One night, after a conversation over dinner during which my Miserable Man said not one positive thing about anyone or anything – the trains were late, the cat brought in mud, the potatoes were overcooked, TV was rubbish – he went out into the garden and sat there nursing his almighty grievances against the world alone.
It was then I finally lost my temper and pointed out he was actually living a lovely life. We had a beautiful house. He was living with a warm and loving partner. We were not financially strapped like many other people and everyone we knew and loved was healthy and happy. ‘What on earth is wrong with you?’ I asked plaintively.
He didn’t answer and within two months we had broken up and he had moved out. Thank goodness I came to my senses.
There have been so many studies that show a positive outlook is much better for our health and happiness than if we are constantly moody and miserable and finding fault in everything.
I do think it’s an age thing, however – but there is a very stark difference between the sexes. I have certainly noted that, as men get older, they tend to fold in on themselves and withdraw. Conversely my female friends in their 50s and 60s seem to be finding a brand new energy that sends them off globe-trotting, finding new careers and having new relationships. No wonder 51-year-old Bridget Jones went out with 29-year-old Roxster.
It’s no life to be with a partner who is a moaner about every little thing, who starts the moment he comes through the front door about his boss or the traffic or pot holes.
It is a choice to see the good in things rather than the bad. The truth is, living with or going out with a Miserable Man has a damaging – ageing – effect on you too. It’s very hard to be happy and forward-looking with someone who is perennially morose.
As a therapist, I know that misery can be weaponised. Then it gets altogether darker, involving tactics like the ‘silent treatment’ or an irritability that carries a hint of threat about it. I’ve come across people who think being optimistic is somehow silly or ditzy whereas being miserable and pessimistic is being realistic.

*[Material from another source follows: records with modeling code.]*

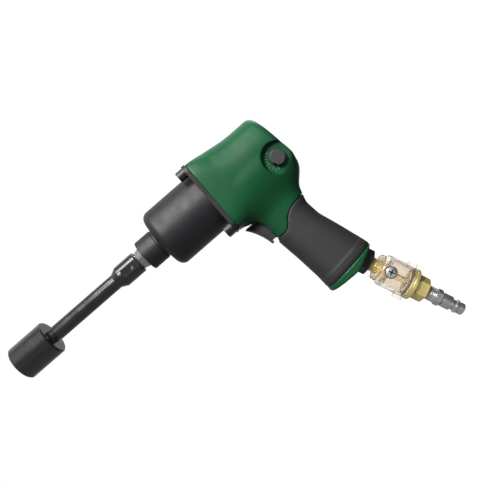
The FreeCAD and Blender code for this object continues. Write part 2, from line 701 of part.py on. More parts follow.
def oiler_end_cap():
    inner = OILER_R - OILER_WALL
    rim = OILER_BACK + 4.0
    body = lathe([(0, 42.2), (inner - 2.2, 42.2), (inner - 2.2, 44.2), (inner, 44.2), (inner, OILER_BACK),
                  (OILER_R - 0.6, OILER_BACK), (OILER_R, OILER_BACK + 0.6), (OILER_R, rim - 0.6),
                  (OILER_R - 0.6, rim), (10.0, rim), (10.0, rim + 1.7), (0, rim + 1.7)])
    body = body.fuse(chamfered_hex(20.6, rim + 1.6, NUT_BACK))
    body = body.cut(lathe([(0, 41), (6.8, 41), (6.8, 44.8), (3.1, 44.8), (3.1, 46.4), (0, 46.4)]))
    body = body.cut(Part.makeCylinder(2.4, 20, Vector(0, 0, 45)))
    return body.cut(Part.makeCylinder(6.7, 10, Vector(0, 0, 54.8))).removeSplitter()


def oiler_seal():
    inner = OILER_R - OILER_WALL
    return lathe([(inner - 2.2, 42.4), (inner, 42.4), (inner, 44.1), (inner - 2.2, 44.1)])


def air_plug():
    turned = lathe([(0, 55.1), (6.7, 55.1), (6.7, 73.0), (0, 73.0)])
    nipple = lathe([(0, 77.0), (5.6, 77.0), (5.6, 78.8), (6.75, 79.4), (6.75, 88.2), (6.2, 88.7),
                    (5.0, 89.2), (5.0, 92.3), (6.5, 92.9), (6.5, 94.6), (5.2, 95.2), (5.2, 95.6),
                    (5.7, 96.0), (5.7, 100.6), (5.0, 101.4), (0, 101.4)])
    plug = turned.fuse([chamfered_hex(14.0, 72.9, 77.8, 0.7), nipple])
    return plug.cut(Part.makeCylinder(PLUG_BORE_R, 60, Vector(0, 0, 50))).removeSplitter()


def main():
    os.makedirs("parts", exist_ok=True)

    save("impact_socket", impact_socket())
    save("extension_bar", extension_bar())
    save("extension_friction_ring", split_ring(26.7, 28.8, 6.6, 5.95))
    save("anvil", anvil())
    save("socket_retaining_ring", split_ring(133.7, 135.8, 6.6, 5.95))
    save("anvil_seal", Part.makeTorus(8.85, 0.55, Vector(159.2, 0, 0), X_AXIS))
    save("anvil_bushing", tube(NOSE_X + 0.6, 173.6, 12, JOURNAL_R + FIT))
    save("hammer_case", hammer_case())
    save("case_gasket", gasket())
    save("case_screws", group([case_screw(y, z) for y, z in screw_places()]))
    save("lock_washers", group([lock_washer(y, z) for y, z in screw_places()]))

    save("hammer_front", hammer(HAMMER_SPANS[0], 1))
    save("hammer_rear", hammer(HAMMER_SPANS[1], -1))
    save("hammer_cage", hammer_cage())
    save("hammer_pins", hammer_pins())

    save("front_end_plate", front_end_plate())
    save("front_bearing", bearing(PLATE_X + 0.6, CYL_X, 11, 6 + FIT))
    save("motor_cylinder", motor_cylinder())
    save("cylinder_dowel", rod(239, DOWEL_BACK, 1.5, 0, DOWEL_Z))
    save("rotor", rotor())
    save("rotor_vanes", rotor_vanes())
    save("rear_end_plate", rear_end_plate())
    save("rear_bearing", bearing(CYL_BACK + 0.6, MOTOR_BACK, 11, 5 + FIT))

    outer = handle_shape()
    sleeve = grip_sleeve(outer)
    save("motor_housing", housing(outer, sleeve))
    save("grip_sleeve", sleeve)

    save("trigger", trigger())
    save("trigger_stem", trigger_stem())
    save("trigger_bushing", trigger_bushing())
    save("throttle_valve", throttle_valve())
    save("throttle_seat", valve_seat())
    save("throttle_spring", throttle_spring())

    save("valve_bushing", valve_bushing())
    save("reverse_valve", reverse_valve())
    save("valve_knob", valve_knob())
    save("knob_pin", knob_pin())
    save("detent_ball", detent_ball())
    save("detent_spring", detent_spring())

    save("exhaust_silencer", exhaust_silencer())
    save("exhaust_deflector", exhaust_deflector())

    save("inlet_bushing", on_inlet(inlet_bushing()))
    save("inlet_screen", on_inlet(inlet_screen()))
    save("oiler_outlet", on_inlet(oiler_outlet()))
    save("oiler_body", on_inlet(oiler_body()))
    save("oiler_tube", on_inlet(oiler_tube()))
    save("oiler_end_cap", on_inlet(oiler_end_cap()))
    save("oiler_seal", on_inlet(oiler_seal()))
    save("filler_screw", on_inlet(filler_screw()))
    save("filler_washer", on_inlet(filler_washer()))
    save("air_plug", on_inlet(air_plug()))


main()
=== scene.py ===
"""Looks of the pistol-grip air impact wrench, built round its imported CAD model.

Everything is in metres in the CAD frame: the spindle runs along X with the
socket mouth at the origin, +Z is up and the dial faces -Y.  The shapes made here
are worked out in millimetres and scaled when they are made.
"""
import json
import math
import bpy
import bmesh
import numpy as np
from mathutils import Matrix, Vector


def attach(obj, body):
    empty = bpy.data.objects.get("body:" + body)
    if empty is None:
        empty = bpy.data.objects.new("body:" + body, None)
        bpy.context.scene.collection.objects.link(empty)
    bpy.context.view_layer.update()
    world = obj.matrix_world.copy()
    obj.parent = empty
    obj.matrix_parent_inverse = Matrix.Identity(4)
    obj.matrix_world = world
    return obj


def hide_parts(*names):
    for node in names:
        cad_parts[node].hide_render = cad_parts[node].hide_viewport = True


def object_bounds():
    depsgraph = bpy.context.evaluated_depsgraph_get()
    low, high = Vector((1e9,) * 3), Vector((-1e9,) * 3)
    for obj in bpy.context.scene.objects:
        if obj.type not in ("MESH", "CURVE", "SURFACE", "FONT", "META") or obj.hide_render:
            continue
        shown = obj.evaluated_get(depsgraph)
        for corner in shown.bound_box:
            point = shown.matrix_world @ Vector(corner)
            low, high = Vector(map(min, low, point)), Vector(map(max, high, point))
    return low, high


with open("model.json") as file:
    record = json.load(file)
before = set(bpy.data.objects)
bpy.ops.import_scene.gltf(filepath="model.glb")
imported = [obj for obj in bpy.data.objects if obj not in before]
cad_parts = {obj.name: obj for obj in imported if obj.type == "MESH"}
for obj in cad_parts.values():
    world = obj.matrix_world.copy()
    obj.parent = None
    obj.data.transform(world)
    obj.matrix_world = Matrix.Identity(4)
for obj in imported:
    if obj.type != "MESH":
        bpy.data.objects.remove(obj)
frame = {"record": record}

CAD_LOW, CAD_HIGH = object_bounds()
MM = 0.001

# ---- places shared with the CAD model, in millimetres ----------------------
HOUSING_FRONT = 235.5
SCREW_Y = 23.3
SCREW_ROWS = (30.6, -33.2)
MOTOR_STEP, MOTOR_R = 286.6, 27.2       # the bore narrows here to clear the dial's recess
MOTOR_BACK, HUB_R = 292.7, 21.7
DIAL_X, DIAL_Z, DIAL_R = 302.4, -13.2, 14.4
DIAL_FLOOR = -24.6
TRIGGER_Z = -56.0
VALVE_X = 283.0          # throttle valve chamber
INLET = np.array([304.6, 0.0, -137.7])
INLET_DIR = np.array([0.381, 0.0, -0.9246])
INLET_DIR /= np.linalg.norm(INLET_DIR)
SPOT_FACE = -4.25        # along the inlet axis
FILLER_T = 22.4          # filler screw, along the inlet axis
RECESS_FLOOR = -18.3     # bottom of the cross recess in its head
BASE_Z = -138.5
SLEEVE = 2.5             # thickness of the rubber grip
VOXEL = 0.8
RELAX_ROUNDS = 2

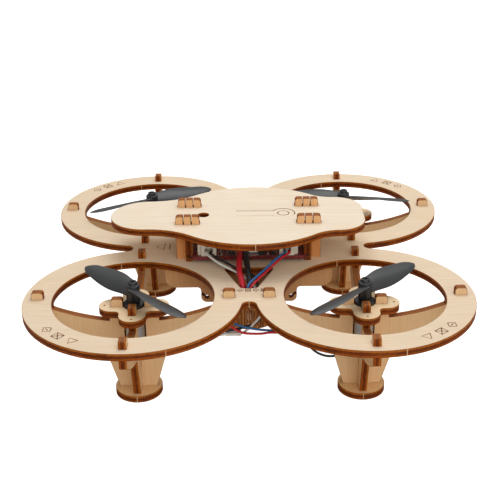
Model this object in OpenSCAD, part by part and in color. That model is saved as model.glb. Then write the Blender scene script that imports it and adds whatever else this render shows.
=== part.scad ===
// Laser-cut plywood quadcopter: four ring guards, egg-crate legs, electronics bay.
// Units mm, +Z up, floor at z = 0, origin under the middle of the airframe.
// -Y is the side with the cable opening that faces the viewer.

/* [View] */

// node to draw

/* [Plywood] */

// sheet thickness of every laser-cut piece
ply = 3; // [2.8:0.1:3.2]

/* [Rings] */

// outer radius of each propeller ring
ring_r = 44; // [43:0.5:46]
// width of the ring band
ring_band = 11.6; // [10.6:0.2:12.4]
// narrowest gap between two neighbouring rings
ring_gap = 4.7; // [4:0.1:6]

/* [Legs] */

// height of the deck underside above the foot discs
leg_h = 37.8; // [36:0.2:42]
// radius of a foot disc
foot_r = 9.75; // [9.5:0.05:11]

/* [Canopy] */

// clear height of the electronics bay
bay_h = 13; // [12.6:0.1:15]
// how far the snap prongs stand proud of the canopy
prong_h = 3.6; // [3:0.1:4.5]

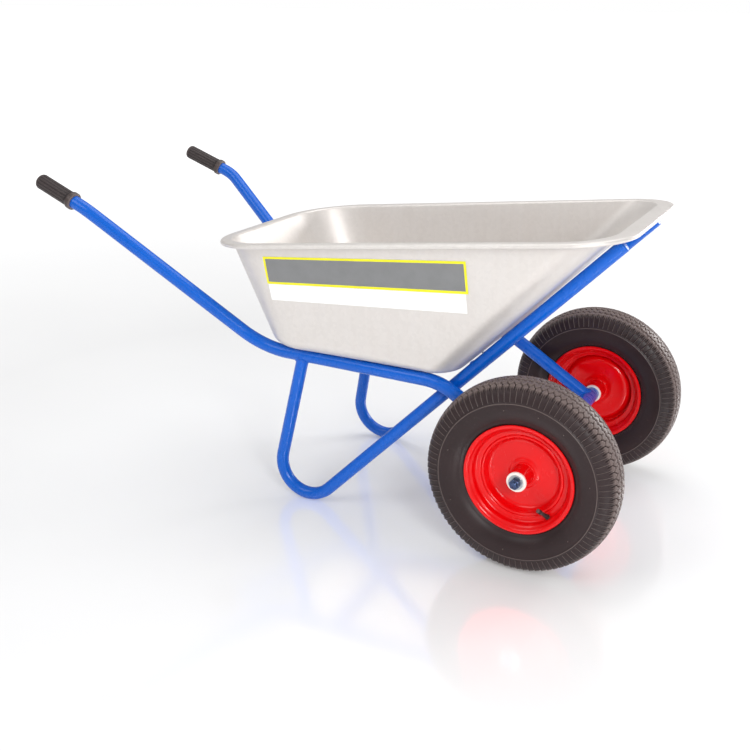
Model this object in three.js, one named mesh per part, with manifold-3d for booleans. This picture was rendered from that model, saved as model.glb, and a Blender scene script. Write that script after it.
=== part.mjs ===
// Two-wheeled wheelbarrow: pressed steel tray on a welded tube frame, two pneumatic wheels on one axle.
// Millimetres. +X points forward (tray front), +Y to the user's left, +Z up, the floor is z = 0.
import * as THREE from 'three';
import { mergeVertices } from 'three/addons/utils/BufferGeometryUtils.js';
import Module from 'manifold-3d';

const wasm = await Module();
wasm.setup();

// ---- driving dimensions ----
const gap = 0.3;                    // clearance between pieces that touch
const axleX = 492;                  // puts the middle of the whole barrow over the origin
const wheelRadius = 200;            // 4.00-8 tyre
const halfTrack = 271;              // wheel centre plane to the middle of the barrow
const wheelSegments = 30;

const handleRadius = 15;            // 30 mm tube
const braceRadius = 14;             // 28 mm tube
const axleTubeRadius = 16.5;        // 33 mm tube
const axleTubeWall = 2.5;
const tubeWall = 2;
const tubeSides = 5;                // half the number of sides of a tube

const rodRadius = 6;                // M12 axle rod
const hubHalfLength = 45;           // wheel centre plane to the face of a wheel bearing
const washerThickness = 2.5;
const washerRadius = 15;
const nutHeight = 10;
const nutAcrossFlats = 19;
const rodBeyondNut = 4;

const gripLength = 109;
const gripRadius = 17.8;
const gripCollarRadius = 20.5;

const sheet = 1;                    // tray sheet thickness
const floorZ = 352.6;               // underside of the tray floor
const rimSlope = 0.1027;            // the rim climbs towards the front
const rimHeightAtAxle = 658.5;
const beadRadius = 5;
const floorFillet = 36;
const boltRadius = 3;               // M6 tray bolts

// Corner points of the bent tubes on the left side, relative to the axle (x, y) and the floor (z).
const handleEnd = [-1179, 281, 698];
const handleBend = [-1046, 288, 644];
const runRear = [-664, 166, 337];
const runFront = [-213, 200, 336];
const handleFoot = [0, 199, wheelRadius];
const handleBendRadii = [110, 168, 130];
const legTopX = -557;
const footCorner = [-654, 210, -130.4];
const braceTop = [138.5, 138, 648.5];
const footBendRadius = 71;
const crossBarX = -150;
const crossBarRadius = 11;

// Plan outlines of the tray, relative to the axle: its rear and front ends, its half widths and its
// corner radii where the walls meet the floor, at the top of the walls and along the middle of the bead.
const outline = (rear, front, halfRear, halfFront, cornerRear, cornerFront) =>
  ({ rear, front, halfRear, halfFront, cornerRear, cornerFront });
const floorOutline = outline(-652, -187, 211, 223, 110, 70);
const wallOutline = outline(-747, 135.5, 242, 242, 122, 90);
const beadOutline = outline(-767, 168, 262, 262, 141, 115);

// ---- materials ----
const paint = (color, roughness) => new THREE.MeshStandardMaterial({ color, roughness, metalness: 0.1 });
const metal = (color, roughness) => new THREE.MeshStandardMaterial({ color, roughness, metalness: 0.9 });
const bluePaint = () => paint(0x1a6fd8, 0.35);
const redPaint = () => paint(0xe0141e, 0.25);
const galvanised = () => metal(0xdcd4ce, 0.42);
const zinc = () => metal(0xb9bcc4, 0.35);
const rubber = () => paint(0x372e2e, 0.75);
const nylon = () => paint(0xebe1d7, 0.5);
const labelFilm = () => paint(0x808080, 0.4);

// ---- geometry helpers ----
function signedVolume(geometry) {
  const p = geometry.attributes.position;
  const index = geometry.index;
  const [a, b, c] = [new THREE.Vector3(), new THREE.Vector3(), new THREE.Vector3()];
  let volume = 0;
  for (let i = 0; i < index.count; i += 3) {
    a.fromBufferAttribute(p, index.getX(i));
    b.fromBufferAttribute(p, index.getX(i + 1));
    c.fromBufferAttribute(p, index.getX(i + 2));
    volume += a.dot(b.cross(c)) / 6;
  }
  return volume;
}

// Merged closed mesh with its faces pointing out.
function closed(geometry) {
  const bare = geometry.clone();
  bare.deleteAttribute('normal');
  bare.deleteAttribute('uv');
  const merged = mergeVertices(bare, 1e-3);
  if (signedVolume(merged) < 0) {
    const order = merged.index.array;
    for (let i = 0; i < order.length; i += 3) {
      [order[i], order[i + 1]] = [order[i + 1], order[i]];
    }
  }
  merged.computeVertexNormals();
  return merged;
}

function toSolid(geometry) {
  const mesh = closed(geometry);
  const vertProperties = new Float32Array(mesh.attributes.position.array);
  const triVerts = new Uint32Array(mesh.index.array);
  return new wasm.Manifold(new wasm.Mesh({ numProp: 3, vertProperties, triVerts }));
}

function subtract(geometry, cutters) {
  let solid = toSolid(geometry);
  for (const cutter of cutters) {
    solid = solid.subtract(toSolid(cutter));
  }
  const mesh = solid.getMesh();
  const result = new THREE.BufferGeometry();
  result.setAttribute('position', new THREE.BufferAttribute(mesh.vertProperties, 3));
  result.setIndex(new THREE.BufferAttribute(mesh.triVerts, 1));
  result.computeVertexNormals();
  return result;
}

// Solid of revolution about Y; the profile is a list of [radius, y] that is closed or starts and ends
// on the axis.
function revolve(profile, segments, isRing) {
  const points = profile.map(([r, y]) => new THREE.Vector2(r, y));
  if (isRing) {
    points.push(points[0].clone());
  }
  return closed(new THREE.LatheGeometry(points, segments));
}

const ring = (inner, outer, from, to, segments) =>
  revolve([[inner, from], [outer, from], [outer, to], [inner, to]], segments, true);

// Round bar from one point to another, used to cut holes and saddle ends.
function bar(from, to, radius, sides) {
  const axis = new THREE.Vector3().subVectors(to, from);
  const geometry = new THREE.CylinderGeometry(radius, radius, axis.length(), sides);
  const direction = axis.clone().normalize();
  const turn = new THREE.Quaternion().setFromUnitVectors(new THREE.Vector3(0, 1, 0), direction);
  geometry.applyQuaternion(turn);
  const middle = new THREE.Vector3().addVectors(from, to).multiplyScalar(0.5);
  return geometry.translate(middle.x, middle.y, middle.z);
}

// Points of the arc that rounds the corner at b between a and c.
function cornerArc(a, b, c, radius, steps) {
  const u = new THREE.Vector3().subVectors(a, b).normalize();
  const v = new THREE.Vector3().subVectors(c, b).normalize();
  const half = u.angleTo(v) / 2;
  const towardsCentre = new THREE.Vector3().addVectors(u, v).normalize();
  const centre = b.clone().addScaledVector(towardsCentre, radius / Math.sin(half));
  const start = b.clone().addScaledVector(u, radius / Math.tan(half)).sub(centre);
  const end = b.clone().addScaledVector(v, radius / Math.tan(half)).sub(centre);
  const sweep = start.angleTo(end);
  const side = end.clone().addScaledVector(start, -Math.cos(sweep)).divideScalar(Math.sin(sweep));
  return Array.from({ length: steps + 1 }, (_, i) => {
    const angle = (sweep * i) / steps;
    return centre.clone().addScaledVector(start, Math.cos(angle)).addScaledVector(side, Math.sin(angle));
  });
}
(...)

But how wrong they are. So many people in the world have real problems or are clinically depressed. Being miserable because your shirts aren’t clean or your football team has lost just shows a lack of resilience.
Miserable Men need to Man Up – just like their women.
AND A MISERABLE MAN WRITES…
By Roland White
Yes, yes, I admit it. I am a miserable middle-aged man, but my defence is this: you have driven us to it, ladies. Basically, it’s all your fault.
You have taken cheery romantic young men and then ground them down with your high standards and domestic efficiency to create grumpy middle-aged monsters.
Come on, hands up all those women who stand behind their menfolk, waiting to pounce if so much as a teaspoon is out of place in the dishwasher.
I can almost hear men across the land nodding in recognition. You complain when we don’t pull our weight around the house, but if we do pull our weight you complain that we’re pulling it in the wrong direction.

Roland White argues: ‘You have driven us to it, ladies. Basically, it’s all your fault’
Take the problem of tidying the bathroom. Gents, have you ever wondered why discarded boxer shorts and socks are so unseemly to the eye when a pile of bras and knickers on the floor never prompts the same rage?
It would be more than any man’s life is worth to mention what goes on in the bedroom, so I’ll just quote the scene from Annie Hall where Woody Allen and Diane Keaton are asked by separate therapists: ‘Do you have sex often?’
Woody: ‘Hardly ever, three times a week.’
Annie: ‘Constantly, three times a week.’
But do you know the worst thing of all? You can never take no for an answer. Does that dress make your hips look fat? No, of course it doesn’t, but you never believe us, do you?
I should end by mentioning that Mrs White is a barrister who has specialised in libel and slander. So clearly none of my reckless generalisation applies to her.
Except the bit about the dishwasher.